To use any piece of equipment, specific training is required. The training is always free of charge for the members of the ULB community. The sessions usually last 1 hour except for the CNC (4h). Everything is in French at FabLab, but you can request training in English. To book a training session, you can either send them an email or go to the site and ask them. They might not reply to emails, so I would recommend going to FabLab and asking in person. You might need to wait for enough people to want to take the training. To avoid this, it is best to gather 3-4 people from IRIDIA who are interested in using the equipment at FabLab and ask for a training session together.
Booking and fees
FabLab is open from Monday to Friday between 9am and 6pm. Once you have gone through the training course for a specific piece equipment, you can either send them an email or ask in person to book the machine for a specific date and time (they are currently testing a new system with access cards but it is not operational yet). You will not have to wait for more than a few days, except maybe for the 3D printers in time of high demand. Two people are present at all time in the office to help you.
The use of all the equipment is free of charge for members of the ULB community. You only need to provide your own wood, if necessary. PLA and PCBs are provided for free.
There is one office and 3 rooms full of equipment at FabLab. The website describes some of the equipment available, but is not up to date (some pieces are no longer available and some are missing).
There are 8 Prusa i3 MK3 3D printers with 0.4mm nozzles at FabLab. The basic process to print your own pieces is the following:
You can use an existing model (for example from Thingiverse) or create your own. To create your own model, you can simply use CAD software (e.g. FreeCAD) or more complex 3D creation software (e.g. Blender). In either case, you will need to export your design as an STL file in order to slice it afterwards. In general, a tolerance of 0.1mm is required for tight-fitting parts. However, PLA tends to shrink ~2-5%, so you might have to print your piece a couple of times and tweak your design parameters before you find the correct values.

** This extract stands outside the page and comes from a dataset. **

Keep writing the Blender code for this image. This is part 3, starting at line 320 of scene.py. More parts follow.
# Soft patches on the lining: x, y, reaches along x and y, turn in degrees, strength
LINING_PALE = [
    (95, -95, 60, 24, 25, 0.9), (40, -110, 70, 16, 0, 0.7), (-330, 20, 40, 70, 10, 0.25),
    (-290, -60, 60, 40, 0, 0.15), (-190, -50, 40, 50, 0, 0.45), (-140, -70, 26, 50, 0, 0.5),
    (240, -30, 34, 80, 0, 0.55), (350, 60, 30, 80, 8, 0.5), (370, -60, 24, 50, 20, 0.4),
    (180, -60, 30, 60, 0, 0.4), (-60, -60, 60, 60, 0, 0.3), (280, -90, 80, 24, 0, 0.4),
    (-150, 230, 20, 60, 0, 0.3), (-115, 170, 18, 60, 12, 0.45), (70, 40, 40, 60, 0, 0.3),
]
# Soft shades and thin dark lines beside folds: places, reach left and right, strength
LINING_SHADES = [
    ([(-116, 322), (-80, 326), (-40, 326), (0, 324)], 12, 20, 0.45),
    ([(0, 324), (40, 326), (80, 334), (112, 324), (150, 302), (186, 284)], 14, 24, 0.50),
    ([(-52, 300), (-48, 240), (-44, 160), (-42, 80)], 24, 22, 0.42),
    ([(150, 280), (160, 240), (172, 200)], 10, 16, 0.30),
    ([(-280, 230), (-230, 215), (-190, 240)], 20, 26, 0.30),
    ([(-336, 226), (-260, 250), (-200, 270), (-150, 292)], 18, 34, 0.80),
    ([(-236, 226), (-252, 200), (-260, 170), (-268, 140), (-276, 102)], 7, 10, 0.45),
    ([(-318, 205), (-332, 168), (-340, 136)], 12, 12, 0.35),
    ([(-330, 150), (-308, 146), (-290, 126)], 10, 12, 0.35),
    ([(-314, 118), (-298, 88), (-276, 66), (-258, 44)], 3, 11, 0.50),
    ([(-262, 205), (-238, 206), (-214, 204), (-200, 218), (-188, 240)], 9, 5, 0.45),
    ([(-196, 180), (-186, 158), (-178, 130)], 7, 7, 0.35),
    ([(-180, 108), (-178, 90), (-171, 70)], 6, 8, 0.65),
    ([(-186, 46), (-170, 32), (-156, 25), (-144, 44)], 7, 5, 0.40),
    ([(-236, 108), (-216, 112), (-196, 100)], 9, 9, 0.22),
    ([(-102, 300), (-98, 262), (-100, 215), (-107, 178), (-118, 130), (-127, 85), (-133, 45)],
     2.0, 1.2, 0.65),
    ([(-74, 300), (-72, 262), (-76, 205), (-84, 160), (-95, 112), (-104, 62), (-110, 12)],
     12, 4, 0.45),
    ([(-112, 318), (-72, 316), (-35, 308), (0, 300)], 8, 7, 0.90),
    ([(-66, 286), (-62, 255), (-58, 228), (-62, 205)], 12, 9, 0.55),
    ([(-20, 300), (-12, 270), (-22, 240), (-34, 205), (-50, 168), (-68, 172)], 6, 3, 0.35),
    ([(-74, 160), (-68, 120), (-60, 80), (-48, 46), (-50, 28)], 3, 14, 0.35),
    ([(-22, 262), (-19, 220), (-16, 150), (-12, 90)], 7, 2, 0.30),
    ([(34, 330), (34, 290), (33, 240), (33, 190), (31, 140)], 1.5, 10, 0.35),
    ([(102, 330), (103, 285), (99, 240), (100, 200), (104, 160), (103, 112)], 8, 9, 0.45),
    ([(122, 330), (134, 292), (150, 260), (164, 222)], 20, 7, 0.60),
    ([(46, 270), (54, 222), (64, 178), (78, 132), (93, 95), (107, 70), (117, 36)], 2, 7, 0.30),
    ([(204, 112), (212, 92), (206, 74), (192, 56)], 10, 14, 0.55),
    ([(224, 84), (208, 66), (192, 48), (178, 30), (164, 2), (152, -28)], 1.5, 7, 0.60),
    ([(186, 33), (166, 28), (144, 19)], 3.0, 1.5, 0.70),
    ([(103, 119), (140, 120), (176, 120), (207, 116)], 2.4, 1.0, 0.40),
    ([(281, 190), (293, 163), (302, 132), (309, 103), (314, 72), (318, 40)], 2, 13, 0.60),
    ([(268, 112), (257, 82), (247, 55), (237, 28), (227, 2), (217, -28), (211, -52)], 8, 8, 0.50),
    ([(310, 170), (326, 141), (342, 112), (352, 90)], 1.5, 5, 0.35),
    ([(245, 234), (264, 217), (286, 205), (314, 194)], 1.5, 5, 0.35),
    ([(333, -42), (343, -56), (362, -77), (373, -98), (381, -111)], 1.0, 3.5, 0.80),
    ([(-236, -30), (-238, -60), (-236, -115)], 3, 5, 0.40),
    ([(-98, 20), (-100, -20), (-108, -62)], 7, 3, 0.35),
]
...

The process of slicing consists of generating the code (G-code) that will be executed by the 3D printer from a given model. Once you have your STL file, there are multiple software alternatives to generate the G-code. FabLab recommends PrusaSlicer and provides instructions to set the required parameters, so we will stick to that as well (Note that all the settings mentioned will work for most pieces, but you might need to modify them if your piece requires, for example, more infill or a higher level of detail):
- Import your STL file and place it on the desired part of the plate using the Object manipulation menu on the right.

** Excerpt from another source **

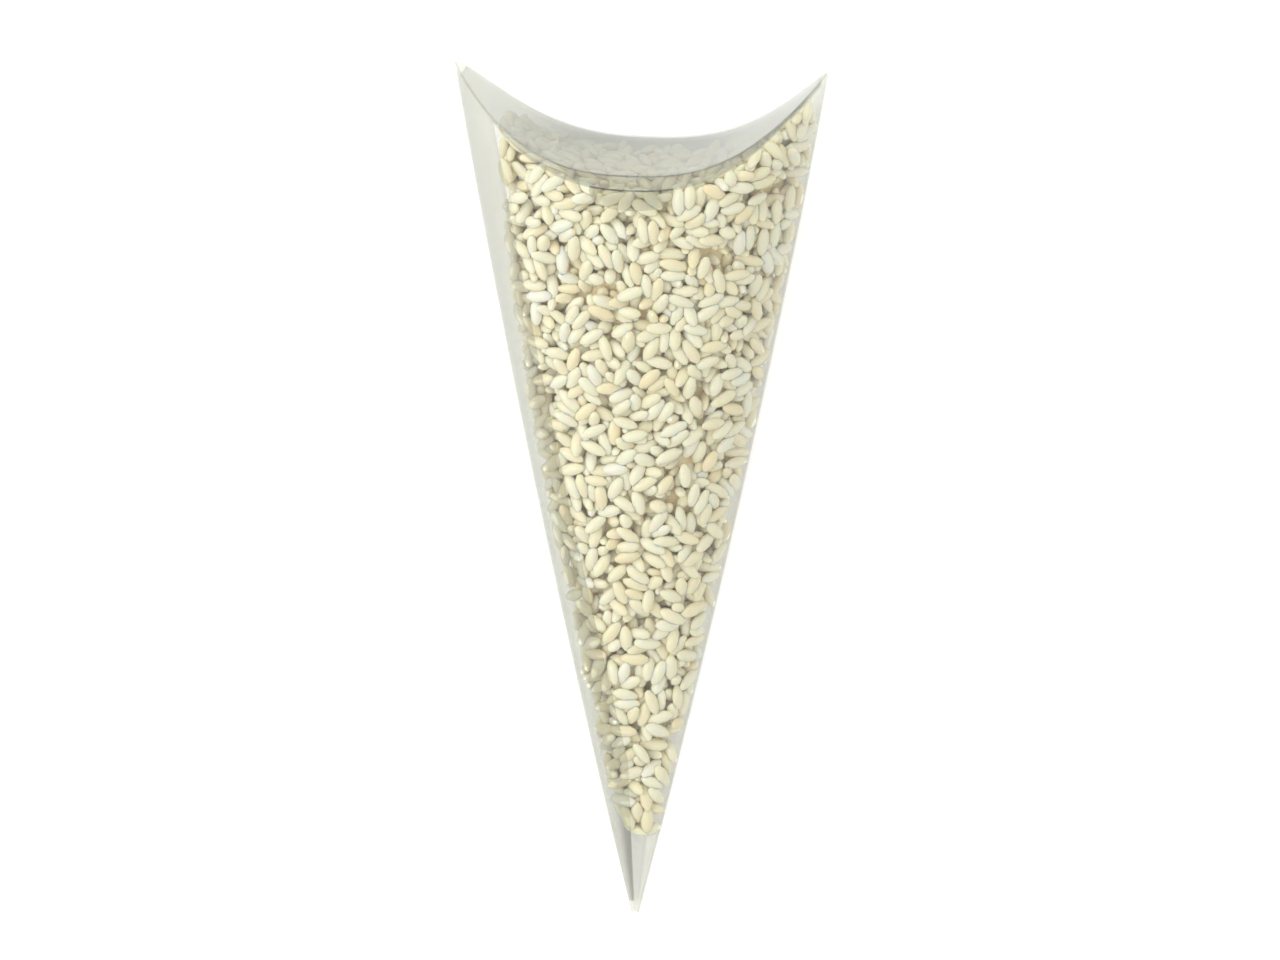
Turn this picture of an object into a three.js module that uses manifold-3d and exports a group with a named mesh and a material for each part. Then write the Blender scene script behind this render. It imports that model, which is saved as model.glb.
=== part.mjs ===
// A favour cone of clear PVC film filled with white rice, in millimetres, +Z up.
// One die-cut sheet is scored and folded: two bulged panels meet at two side edges, which run from a
// blunt tip to two raised horns, and two flaps scored along a curve close the top as a sunken lid.
// It lies on its back panel, with its tip towards -Y, its lid towards +Y and its front panel up.
import * as THREE from "three";
import { mergeVertices } from "three/addons/utils/BufferGeometryUtils.js";
import Module from "manifold-3d";

// The folded sheet
const HEIGHT = 190; // from the tip to the horns, along the cone's own axis
const HORN_WIDTH = 80; // between the horns
const HORN_DEPTH = 40; // front to back, of the section as it would be at the horns' level
const TIP_WIDTH = 2;
const TIP_DEPTH = 1.4;
const EDGE_BOW = 1.6; // how far each side edge bows outwards at half height
const FULLNESS = 0.6; // 0 makes the section a lens of two parabolas, and nearer 1 squares its sides
const REST_SHARE = 0.3; // the share of the back panel's width that the weight presses flat
const FILM = 0.3;

// The lid's two flaps
const LID_DIP = 20; // how far the curved score sinks below the horns
const LID_POWER = 2.8; // 2 makes the score a parabola, and more makes its ends steeper
const FLAP_END = 0.95; // where the flaps stop short of the horns, as a share of the half width
const FLAP_GAP = 0.35; // between the two flaps, and between a free edge and the panel it meets
const FLAP_SHORT = 1; // how far the outer flap's free edge stops short of the back score
const TUCK = 3.4; // how far the inner flap's free edge sits below the front score
const TUCK_SHARE = 0.8; // the share of the width over which it is tucked
const TONGUE_WIDTH = 17;
const TONGUE_REACH = 4.5;

// The glued flap inside the left edge
const GLUE_WIDTH = 8;
const GLUE_START = 6; // from the tip
const GLUE_END = 6; // below the front score

// The rice
const GRAIN_LENGTH = 5.6;
const GRAIN_WIDTH = 2.6;
const GRAIN_THICKNESS = 2.1;
const FRONT_PITCH = 5.5; // from one grain to the next on the front
const BACK_PITCH = 7.8; // the same on the back, where fewer stand out
const RICE_GAP = 0.4; // between the rice and the film
const GRAIN_SINK = 0.1; // how far the modelled grains stay inside that surface
const RICE_START = 18; // from the tip to the lowest grains
const LEFT_SLACK = 10; // the empty wedge along the left edge, at the horns' level
const RIGHT_SLACK = 2.6; // the same along the right edge
const LOW_SLACK = 1.8; // both wedges near the tip

// How finely the curved surfaces are divided
const RICE_COLUMNS = 13;
const RICE_ROWS = 8;
const PANEL_ROWS = 12;
const FLAT_COLUMNS = 4;
const EDGE_COLUMNS = 7;

const wasm = await Module();
wasm.setup();

const { lerp: mix, clamp } = THREE.MathUtils;

// The cone's own frame has x to the right, y up the axis from the tip, and z out of the front panel.
function halfWidth(y) {
  const t = y / HEIGHT;
  return mix(TIP_WIDTH, HORN_WIDTH, t) / 2 + EDGE_BOW * 4 * t * (1 - t);
}

function halfDepth(y) {
  return mix(TIP_DEPTH, HORN_DEPTH, y / HEIGHT) / 2;
}

// The section's outline: 1 in the middle, and 0 at the side edges, where s is -1 or 1.
function bulge(s) {
  return (1 - s * s) / (1 - FULLNESS * s * s);
}

// How far a panel stands out from the mid plane, where side is 1 on the front and -1 on the back,
// for the film's outer surface moved inwards by inset.
function standOff(x, y, side, inset) {
  const s = clamp(x / halfWidth(y), -1, 1);
  const pressed = side < 0 && Math.abs(s) <= REST_SHARE;
  const share = pressed ? bulge(REST_SHARE) : bulge(s);
  const steepness = (2 * s * (1 - FULLNESS)) / (1 - FULLNESS * s * s) ** 2;
  const slope = pressed ? 0 : (steepness * halfDepth(y)) / halfWidth(y);
  return share * halfDepth(y) - inset * Math.hypot(1, slope);
}

// The half width at which the inset front and back meet.
function insetWidth(y, inset) {
  const slope = (2 * halfDepth(y)) / ((1 - FULLNESS) * halfWidth(y));
  return halfWidth(y) - inset * Math.hypot(1, 1 / slope);
}

// The height of the lid's curved score, at share s of the half width.
function lidHeight(s) {
  return HEIGHT - LID_DIP * (1 - Math.abs(s) ** LID_POWER);
}

// The share s at which the score has the given x.
function lidShare(x) {
  let s = (2 * x) / HORN_WIDTH;
  for (let i = 0; i < 8; i++) s = clamp(x / halfWidth(lidHeight(s)), -1, 1);
  return s;
}

// A point of the score at share s, sunk below it by depth, at right angles to the curve.
function lidPoint(s, depth) {
  const at = (v) => new THREE.Vector2(halfWidth(lidHeight(v)) * v, lidHeight(v));
  const along = at(s + 0.001)
    .sub(at(s - 0.001))
    .normalize();
  return at(s).add(new THREE.Vector2(along.y, -along.x).multiplyScalar(depth));
}

// The height, at a given x, of the surface that lies depth below the score.
function heightUnderLid(x, depth) {
  const s = lidShare(x);
  const slope = (LID_DIP * LID_POWER * Math.abs(s) ** (LID_POWER - 1)) / (HORN_WIDTH / 2);
  return lidHeight(s) - depth * Math.hypot(1, slope);
}

// How far below the score the inner flap's free edge sits.
function tuckDepth(s) {
  const least = FILM + FLAP_GAP;
  return least + (TUCK - least) * Math.max(0, 1 - (s / TUCK_SHARE) ** 2);
}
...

- Set the editing mode (top right corner) to Advanced and modify the following parameters:
- From the Print Settings tab:
- Select the 0.20mm QUALITY @MK3 system preset from the drop-down menu at the top.
- Layers and perimeters:
- Vertical shells > Perimeters : 3
- Horizontal shells > Solid layers > Top : 3
- Horizontal shells > Solid layers > Bottom : 3
- Quality (slower slicing) > Detect bridging perimeters : Tick
- Fill density : 10%
- Skirt and brim:
- Brim width : 3
- Support material:
- Support material > Generate support material : Tick
- Options for support material and raft > Support on build plate only : Tick
- From the Filament Settings tab:
- Select the Prusa PLA filament from the drop-down menu at the top
- Filament > Cost : 25.4
- Make sure the printer selected in the Printer Settings tab is the Original Prusa i3 MK3.
- From the Print Settings tab:
- Save these settings so you will not have to do this every time you want to slice a new piece.

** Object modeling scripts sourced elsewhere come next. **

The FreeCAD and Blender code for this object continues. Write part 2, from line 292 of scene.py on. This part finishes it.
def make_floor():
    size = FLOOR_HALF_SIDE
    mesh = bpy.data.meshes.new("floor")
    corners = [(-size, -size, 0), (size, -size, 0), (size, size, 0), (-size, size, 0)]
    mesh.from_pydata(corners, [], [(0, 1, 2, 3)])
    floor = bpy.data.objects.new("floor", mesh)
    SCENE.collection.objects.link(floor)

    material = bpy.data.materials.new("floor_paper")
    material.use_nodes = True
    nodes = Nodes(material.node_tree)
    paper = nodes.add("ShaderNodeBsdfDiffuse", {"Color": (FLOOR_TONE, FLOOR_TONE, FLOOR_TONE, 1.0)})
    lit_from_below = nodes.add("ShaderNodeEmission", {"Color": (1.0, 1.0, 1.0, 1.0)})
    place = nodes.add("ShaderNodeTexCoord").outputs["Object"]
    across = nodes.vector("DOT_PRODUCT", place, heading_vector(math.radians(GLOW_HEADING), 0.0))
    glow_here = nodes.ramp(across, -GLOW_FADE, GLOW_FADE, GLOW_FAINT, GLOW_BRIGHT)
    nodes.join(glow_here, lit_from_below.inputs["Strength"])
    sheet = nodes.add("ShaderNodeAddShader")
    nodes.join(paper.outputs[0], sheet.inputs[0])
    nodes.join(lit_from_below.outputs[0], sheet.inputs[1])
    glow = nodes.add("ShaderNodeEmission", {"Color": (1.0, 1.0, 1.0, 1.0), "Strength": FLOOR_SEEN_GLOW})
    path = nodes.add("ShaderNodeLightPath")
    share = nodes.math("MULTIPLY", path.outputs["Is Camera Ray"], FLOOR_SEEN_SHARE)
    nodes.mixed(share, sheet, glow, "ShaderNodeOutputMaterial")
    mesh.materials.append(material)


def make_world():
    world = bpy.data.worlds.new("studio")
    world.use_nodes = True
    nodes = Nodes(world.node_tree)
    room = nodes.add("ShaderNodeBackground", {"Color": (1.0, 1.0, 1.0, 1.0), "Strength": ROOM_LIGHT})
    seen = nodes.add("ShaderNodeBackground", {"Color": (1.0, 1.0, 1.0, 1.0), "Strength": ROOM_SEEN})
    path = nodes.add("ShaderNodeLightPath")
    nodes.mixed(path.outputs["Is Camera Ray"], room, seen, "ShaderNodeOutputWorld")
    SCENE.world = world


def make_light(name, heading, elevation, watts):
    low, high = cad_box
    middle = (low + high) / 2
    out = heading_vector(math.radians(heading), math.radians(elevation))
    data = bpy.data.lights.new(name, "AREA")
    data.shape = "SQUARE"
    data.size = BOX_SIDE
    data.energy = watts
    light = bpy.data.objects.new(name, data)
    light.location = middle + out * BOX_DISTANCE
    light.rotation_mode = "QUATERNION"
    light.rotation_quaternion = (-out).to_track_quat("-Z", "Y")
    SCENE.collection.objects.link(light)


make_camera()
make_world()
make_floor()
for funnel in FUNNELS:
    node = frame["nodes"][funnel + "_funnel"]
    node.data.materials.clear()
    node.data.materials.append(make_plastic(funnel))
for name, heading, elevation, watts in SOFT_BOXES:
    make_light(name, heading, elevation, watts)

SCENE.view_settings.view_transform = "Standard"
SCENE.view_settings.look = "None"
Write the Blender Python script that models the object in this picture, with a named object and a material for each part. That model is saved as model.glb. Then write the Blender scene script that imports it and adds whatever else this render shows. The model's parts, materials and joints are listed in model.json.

- Go back to the Plater tab and click on Slice now (bottom right). Your model will now be shown as a collection of the individual horizontal slices that will be sequentially printed (use the slider on the right to see each layer). The table on the top-left corner will give you an estimate of the required printing time.
- Click on Export G-code (bottom right) to generate the GCODE file.
Each 3D printer has its own SD card. To print your own piece, you first need to copy your GCODE file to a folder with your name in the SD card. Insert the SD card back into the printer and then:
- Clean the tray with acetone.
- Select your file using the knob to navigate the menu.
- Make sure the temperature settings are correct. For PLA, the nozzle temperature should be 210-215°C and the plate temperature, 60°C.
- Once the printing begins, stay by the printer while the first 3 layers are printed in order to make sure that everything is working correctly. You can then leave and come back later to retrieve the piece.
- To retrieve the piece, remove the magnetic plate from the printer and gently bend it and twist it for the piece to come off. Throw discarded plastic (e.g. support material and the brim) to the bin.
PCB milling machine
The Bantam tool is more adequate to produce prototypes of circuit because the PCB used in this machine is more fragile than the one used in the industrial ones. The PCB milling bits can also be fragile and it is recommended to use your own.
The use of this machine is quite similar to the one at the Lab. They use Inkscape for the design. They only allow some kind of material in the machine (e.g. multiplex) and do not recommend wood with glue in it (MDF)
The training for the High-Z S-1000/T CNC router is longer than for the rest of the equipment (4h), so they wait until they have enough participants to organise one.
There are a variety of tools available and free to use at FabLab. There are also workbenches to give you the space you need for your project.